Oggi è l’estate di San Martino. A giudicare dal meteo, sembra inverno. In realtà, sebbene fino a ieri qualcuno andasse in giro con le mezze maniche, è autunno. Già si avvertono i tipici “profumi” nell’aria. Vedere le foglie degli alberi mulinare al vento suscita ancora una certa emozione. Ci ricorda la maestra della scuola elementare quando ci lasciava per casa il tema: “descrivi l’autunno”. Per redigerlo, bisognava per forza ricorrere all’osservazione ambientale. L’avvicendarsi regolare delle stagioni nella loro ciclicità garantisce quell’armonia insita nella natura stessa. Da anni non si sente parlare d’altro che di cambiamento climatico. In parte è così. I disastri che hanno duramente colpito il nostro Paese e altre parti dell’Europa, sembrano confermarlo. Molti di questi hanno dei precedenti, ma adesso bisogna correre ai ripari lo stesso.

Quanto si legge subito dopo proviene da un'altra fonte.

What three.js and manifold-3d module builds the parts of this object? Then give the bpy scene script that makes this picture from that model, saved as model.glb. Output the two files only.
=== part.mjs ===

Intanto ci siamo. Parafrasando una vecchia canzone del repertorio italiano: “Un bicchiere di vino fa tutto scordar…” (La vita è bella). “Per San Martino, ogni mosto è vino… Amici… si stimpagna! ( si aprono le botti per il primo assaggio). La variante è: “Ppi San Martinu… castagni e vinu”. Di fatti, i venditori di caldarroste, per tutta la giornata invadono di fumo le strade con i loro “fuculara”. Hanno la licenza per farlo, proprio per mantenere viva la tradizione. Del resto, è una delle poche usanze rimaste.
A loro posto sono subentrati riti che poco hanno a che vedere con il nostro comune sentire. Anche se la vendemmia ormai si svolge ai primi di settembre anziché ai primi di ottobre come si faceva una volta, il clima della cantina mantiene intatto il suo fascino. E’ il momento in cui si chiede “‘o putiàru” il permesso di assaggiare il vino nuovo. La degustazione avviene sul posto. Meno di mezzo bicchiere per scegliere la varietà ritenuta più consona al proprio palato. Anche chi non è un esperto della materia, in quel preciso istante si comporta come il più intransigente dei “sommelier”. Il classico sorseggiamento, e dopo qualche istante di pausa arriva la sentenza: “…Bonu mi pari… chissu vogghiu!”.
Fino alla metà dello scorso secolo, Catania era piena di “Putìe”. Una delle più famose fu quella di “Peppa ‘a Tucca”, nel cuore della Civita. Peppa era un personaggio. Di lei si diceva che fosse “cutta e amara”. Una mosca sul naso non se la faceva passare. Era sempre molto attenta. Quando si accorgeva che qualcuno alzava un po’ troppo il gomito, lo cacciava fuori. Faceva “opera di prevenzione” per evitare che finisse per fare “dannu”. Nella sua Putìa, si beveva vino “‘m-pettra”, cioè a temperatura ambiente. Ne declamava la qualità. Se qualcuno “osava” chiedere dell’acqua, lo apostrofava bonariamente: “‘a viviri vinu picchì cu l’acqua ti nasciunu ‘i larunchi ‘nto stomucu!…”. In materia di vino, la nostra città e i paesini dell’Etna non sono mai stati inferiori a nessuno. Nel 1881 nacque a Catania (a Barriera) la “Scuola di viticoltura ed enologia”. “‘A scola logica” come veniva chiamata dagli abitanti del luogo, fu uno dei primi istituti di indirizzo agrario d’Italia. Comprendeva aule, laboratori, enormi cantine e un annesso vigneto oggi purtroppo smembrato e abbandonato. Una vera eccellenza per quel tempo.
Continua a far discutere la decisione da parte della commissione europea di etichettare le bottiglie di vino con la scritta: “Dannoso alla salute”. Il vino è una bevanda alcolica viva che, al netto di possibili deprecabili abusi, possiede proprietà organolettiche benefiche. Dalla vite alla tavola, passando per la botte, questa bevanda è sempre stato materia di cultura, decantata da poeti e scrittori. “Il vino è la poesia della terra” affermava Mario Soldati”. Domenico Tempio era un assiduo frequentatore di bettole e ritrovi dove il vino scorreva “‘a cannaggiu”. E i poeti siciliani. In un ipotetico contrasto all’antica maniera tra Orsula e Matteu, quest’ultimo chiosa: “…’O curri, fuji…viri zoccu ‘a fari…/ ‘u vinu c’ha statu…e sempri ci sarà…/ E’ nettari divinu…sucu di filicità”( Chi è lu vinu).